Supplied material:
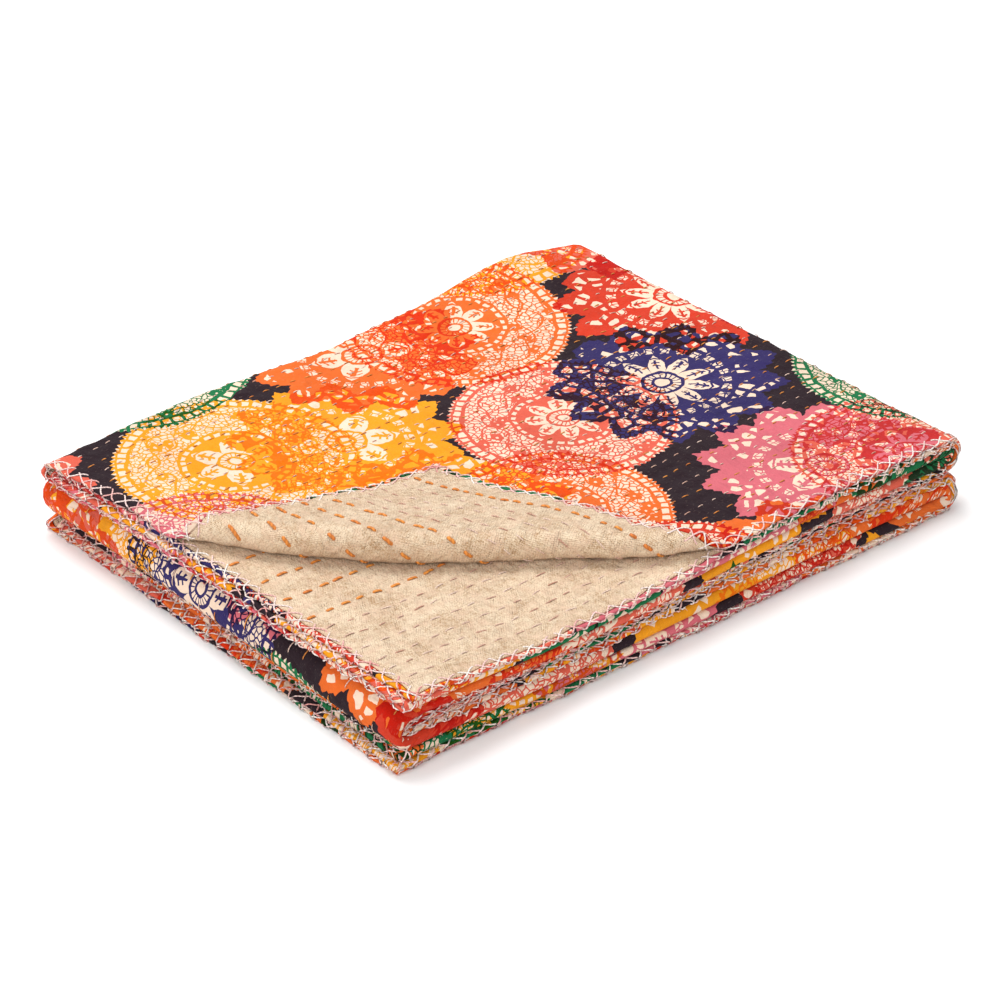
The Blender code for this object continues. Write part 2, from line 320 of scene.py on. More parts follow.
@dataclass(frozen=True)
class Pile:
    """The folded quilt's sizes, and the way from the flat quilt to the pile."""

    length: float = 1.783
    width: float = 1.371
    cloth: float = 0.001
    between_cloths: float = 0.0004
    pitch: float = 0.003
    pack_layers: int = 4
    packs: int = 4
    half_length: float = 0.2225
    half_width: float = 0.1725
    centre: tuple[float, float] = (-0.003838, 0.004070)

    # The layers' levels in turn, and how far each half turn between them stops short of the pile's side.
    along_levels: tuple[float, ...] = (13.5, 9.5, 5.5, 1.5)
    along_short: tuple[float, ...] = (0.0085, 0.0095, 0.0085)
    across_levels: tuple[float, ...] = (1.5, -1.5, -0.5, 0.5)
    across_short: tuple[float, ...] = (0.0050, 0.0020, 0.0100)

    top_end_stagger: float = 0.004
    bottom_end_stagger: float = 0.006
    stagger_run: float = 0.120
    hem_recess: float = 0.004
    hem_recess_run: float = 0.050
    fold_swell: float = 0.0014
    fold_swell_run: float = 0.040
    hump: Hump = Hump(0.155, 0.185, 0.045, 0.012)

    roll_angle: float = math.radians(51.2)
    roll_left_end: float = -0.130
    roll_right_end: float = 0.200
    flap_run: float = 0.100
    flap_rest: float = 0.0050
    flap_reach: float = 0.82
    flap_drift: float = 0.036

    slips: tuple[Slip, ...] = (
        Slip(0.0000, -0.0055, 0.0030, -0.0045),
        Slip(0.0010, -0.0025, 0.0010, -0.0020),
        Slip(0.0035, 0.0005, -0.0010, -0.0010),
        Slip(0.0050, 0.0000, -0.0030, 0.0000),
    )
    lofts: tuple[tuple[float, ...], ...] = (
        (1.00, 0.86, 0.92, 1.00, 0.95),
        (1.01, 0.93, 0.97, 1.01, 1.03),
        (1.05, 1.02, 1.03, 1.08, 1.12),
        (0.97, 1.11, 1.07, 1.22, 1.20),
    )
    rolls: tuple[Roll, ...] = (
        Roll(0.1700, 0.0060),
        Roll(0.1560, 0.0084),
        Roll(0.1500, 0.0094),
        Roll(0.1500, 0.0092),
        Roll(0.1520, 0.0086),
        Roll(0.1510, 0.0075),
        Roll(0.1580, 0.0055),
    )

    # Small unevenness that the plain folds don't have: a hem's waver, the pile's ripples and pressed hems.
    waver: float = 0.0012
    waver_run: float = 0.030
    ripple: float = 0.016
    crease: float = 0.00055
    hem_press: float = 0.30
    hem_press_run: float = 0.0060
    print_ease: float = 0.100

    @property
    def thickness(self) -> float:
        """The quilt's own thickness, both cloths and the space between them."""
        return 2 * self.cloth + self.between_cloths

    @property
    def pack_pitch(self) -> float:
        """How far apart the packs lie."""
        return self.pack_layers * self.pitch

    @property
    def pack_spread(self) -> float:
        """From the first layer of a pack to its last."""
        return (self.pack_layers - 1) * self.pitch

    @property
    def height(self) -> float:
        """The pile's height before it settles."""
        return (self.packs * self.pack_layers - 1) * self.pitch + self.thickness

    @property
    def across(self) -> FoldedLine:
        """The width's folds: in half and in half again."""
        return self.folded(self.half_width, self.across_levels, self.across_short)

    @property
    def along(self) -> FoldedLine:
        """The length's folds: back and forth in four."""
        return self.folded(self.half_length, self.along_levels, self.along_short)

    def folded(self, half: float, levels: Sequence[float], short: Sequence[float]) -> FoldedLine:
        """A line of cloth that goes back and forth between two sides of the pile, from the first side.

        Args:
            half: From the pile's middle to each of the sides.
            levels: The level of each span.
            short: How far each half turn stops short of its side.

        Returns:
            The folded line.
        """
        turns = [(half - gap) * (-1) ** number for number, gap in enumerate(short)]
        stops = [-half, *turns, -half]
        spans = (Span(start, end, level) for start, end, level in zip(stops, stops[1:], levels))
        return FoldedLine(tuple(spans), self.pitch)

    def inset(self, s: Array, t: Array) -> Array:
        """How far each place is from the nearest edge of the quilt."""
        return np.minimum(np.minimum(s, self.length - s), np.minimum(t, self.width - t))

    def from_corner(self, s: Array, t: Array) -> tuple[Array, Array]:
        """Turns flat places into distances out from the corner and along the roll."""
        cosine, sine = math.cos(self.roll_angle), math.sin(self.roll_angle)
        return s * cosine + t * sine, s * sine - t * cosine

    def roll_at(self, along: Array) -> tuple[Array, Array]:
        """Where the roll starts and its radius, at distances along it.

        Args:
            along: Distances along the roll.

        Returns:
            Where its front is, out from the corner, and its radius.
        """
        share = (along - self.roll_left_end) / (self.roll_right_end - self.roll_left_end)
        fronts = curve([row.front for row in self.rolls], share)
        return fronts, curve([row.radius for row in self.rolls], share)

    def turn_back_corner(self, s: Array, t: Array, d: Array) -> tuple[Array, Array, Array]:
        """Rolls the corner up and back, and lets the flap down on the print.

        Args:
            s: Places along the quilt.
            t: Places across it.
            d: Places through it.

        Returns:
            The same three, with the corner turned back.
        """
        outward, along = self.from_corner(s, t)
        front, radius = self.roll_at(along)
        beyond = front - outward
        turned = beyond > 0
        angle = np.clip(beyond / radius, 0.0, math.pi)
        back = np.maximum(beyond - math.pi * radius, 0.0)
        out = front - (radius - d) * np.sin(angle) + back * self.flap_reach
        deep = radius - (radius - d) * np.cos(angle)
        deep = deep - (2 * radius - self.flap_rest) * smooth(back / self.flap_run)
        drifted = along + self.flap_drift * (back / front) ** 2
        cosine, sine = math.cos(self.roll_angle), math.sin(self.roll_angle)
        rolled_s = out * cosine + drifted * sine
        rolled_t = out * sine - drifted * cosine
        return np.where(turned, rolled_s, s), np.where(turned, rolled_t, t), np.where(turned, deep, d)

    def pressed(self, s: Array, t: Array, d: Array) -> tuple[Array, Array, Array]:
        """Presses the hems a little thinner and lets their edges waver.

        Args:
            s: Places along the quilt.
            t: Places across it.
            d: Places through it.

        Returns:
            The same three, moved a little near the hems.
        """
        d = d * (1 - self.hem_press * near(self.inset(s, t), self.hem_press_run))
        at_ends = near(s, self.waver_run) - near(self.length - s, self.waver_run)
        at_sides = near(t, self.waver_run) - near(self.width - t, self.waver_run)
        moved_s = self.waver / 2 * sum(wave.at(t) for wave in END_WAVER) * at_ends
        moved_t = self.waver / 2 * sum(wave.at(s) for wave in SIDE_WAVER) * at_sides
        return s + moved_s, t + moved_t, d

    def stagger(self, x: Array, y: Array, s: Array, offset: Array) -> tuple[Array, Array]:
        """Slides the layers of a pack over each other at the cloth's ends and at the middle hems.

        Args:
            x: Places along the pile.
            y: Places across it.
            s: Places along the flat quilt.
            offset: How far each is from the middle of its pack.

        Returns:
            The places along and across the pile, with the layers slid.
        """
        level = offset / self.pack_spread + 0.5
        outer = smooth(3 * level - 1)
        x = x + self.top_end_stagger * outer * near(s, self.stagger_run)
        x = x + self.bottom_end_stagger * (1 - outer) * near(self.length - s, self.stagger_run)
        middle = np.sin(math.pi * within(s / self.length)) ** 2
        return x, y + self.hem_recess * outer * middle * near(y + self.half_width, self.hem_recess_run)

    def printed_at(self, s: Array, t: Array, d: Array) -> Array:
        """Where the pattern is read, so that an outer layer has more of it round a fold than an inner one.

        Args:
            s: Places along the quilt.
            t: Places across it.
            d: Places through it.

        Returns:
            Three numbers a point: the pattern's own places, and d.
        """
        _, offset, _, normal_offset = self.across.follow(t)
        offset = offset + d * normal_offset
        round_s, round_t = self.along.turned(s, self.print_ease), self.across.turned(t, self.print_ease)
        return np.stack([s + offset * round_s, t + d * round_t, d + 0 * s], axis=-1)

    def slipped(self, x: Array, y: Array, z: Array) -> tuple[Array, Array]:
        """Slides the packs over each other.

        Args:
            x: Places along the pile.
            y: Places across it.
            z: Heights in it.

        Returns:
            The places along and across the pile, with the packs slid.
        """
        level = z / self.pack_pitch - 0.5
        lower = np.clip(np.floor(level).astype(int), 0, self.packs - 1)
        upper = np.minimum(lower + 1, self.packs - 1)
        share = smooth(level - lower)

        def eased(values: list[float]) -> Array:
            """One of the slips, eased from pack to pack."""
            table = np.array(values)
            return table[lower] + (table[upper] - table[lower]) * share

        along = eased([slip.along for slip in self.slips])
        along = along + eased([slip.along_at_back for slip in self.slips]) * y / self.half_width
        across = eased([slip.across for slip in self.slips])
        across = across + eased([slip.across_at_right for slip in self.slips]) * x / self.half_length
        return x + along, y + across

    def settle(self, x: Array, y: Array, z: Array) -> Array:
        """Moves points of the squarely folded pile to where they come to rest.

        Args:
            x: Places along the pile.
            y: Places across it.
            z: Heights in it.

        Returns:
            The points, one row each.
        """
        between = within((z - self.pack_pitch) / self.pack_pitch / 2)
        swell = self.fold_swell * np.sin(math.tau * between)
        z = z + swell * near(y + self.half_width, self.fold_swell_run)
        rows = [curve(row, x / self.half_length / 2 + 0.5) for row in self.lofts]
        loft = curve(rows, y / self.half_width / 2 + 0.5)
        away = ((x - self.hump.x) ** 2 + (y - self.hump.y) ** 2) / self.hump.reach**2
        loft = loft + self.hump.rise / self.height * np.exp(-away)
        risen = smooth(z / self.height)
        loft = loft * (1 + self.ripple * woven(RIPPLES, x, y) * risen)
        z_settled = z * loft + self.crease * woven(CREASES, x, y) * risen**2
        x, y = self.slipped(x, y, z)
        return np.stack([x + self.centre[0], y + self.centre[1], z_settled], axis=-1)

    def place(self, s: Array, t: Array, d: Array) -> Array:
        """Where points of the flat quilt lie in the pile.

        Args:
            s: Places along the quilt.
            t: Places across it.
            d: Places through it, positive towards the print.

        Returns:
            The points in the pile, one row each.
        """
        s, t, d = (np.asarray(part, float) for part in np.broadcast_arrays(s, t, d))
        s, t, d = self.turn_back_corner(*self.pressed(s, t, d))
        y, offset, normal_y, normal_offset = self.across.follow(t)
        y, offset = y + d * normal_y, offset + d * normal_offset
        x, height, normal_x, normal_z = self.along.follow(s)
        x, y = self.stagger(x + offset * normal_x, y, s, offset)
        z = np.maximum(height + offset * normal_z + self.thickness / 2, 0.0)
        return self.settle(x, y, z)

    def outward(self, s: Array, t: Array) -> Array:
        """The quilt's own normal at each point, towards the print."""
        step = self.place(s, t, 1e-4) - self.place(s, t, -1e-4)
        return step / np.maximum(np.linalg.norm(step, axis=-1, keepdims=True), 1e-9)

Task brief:
Can you write out the lines above, from the first one through the one containing "quilt's sizes, and", exactly as they appear and nothing more?

Written answer:
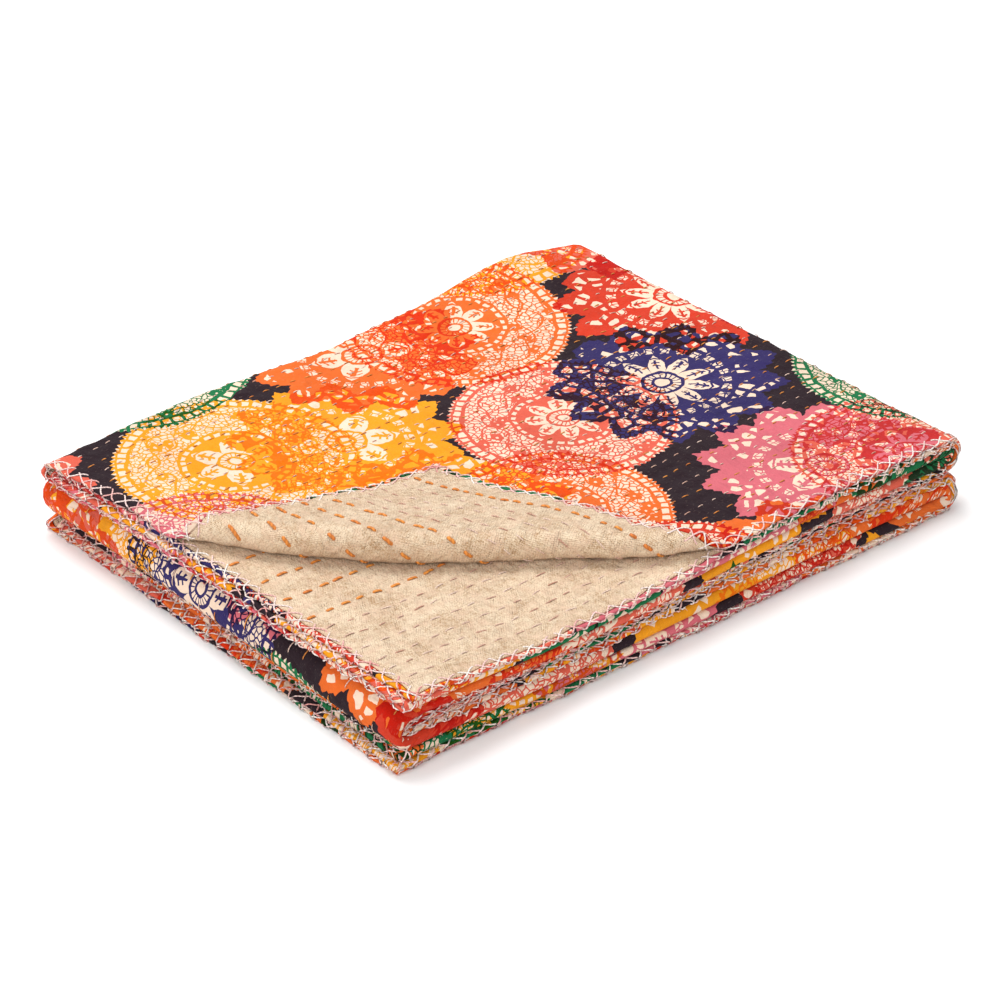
The Blender code for this object continues. Write part 2, from line 320 of scene.py on. More parts follow.
@dataclass(frozen=True)
class Pile:
    """The folded quilt's sizes, and the way from the flat quilt to the pile."""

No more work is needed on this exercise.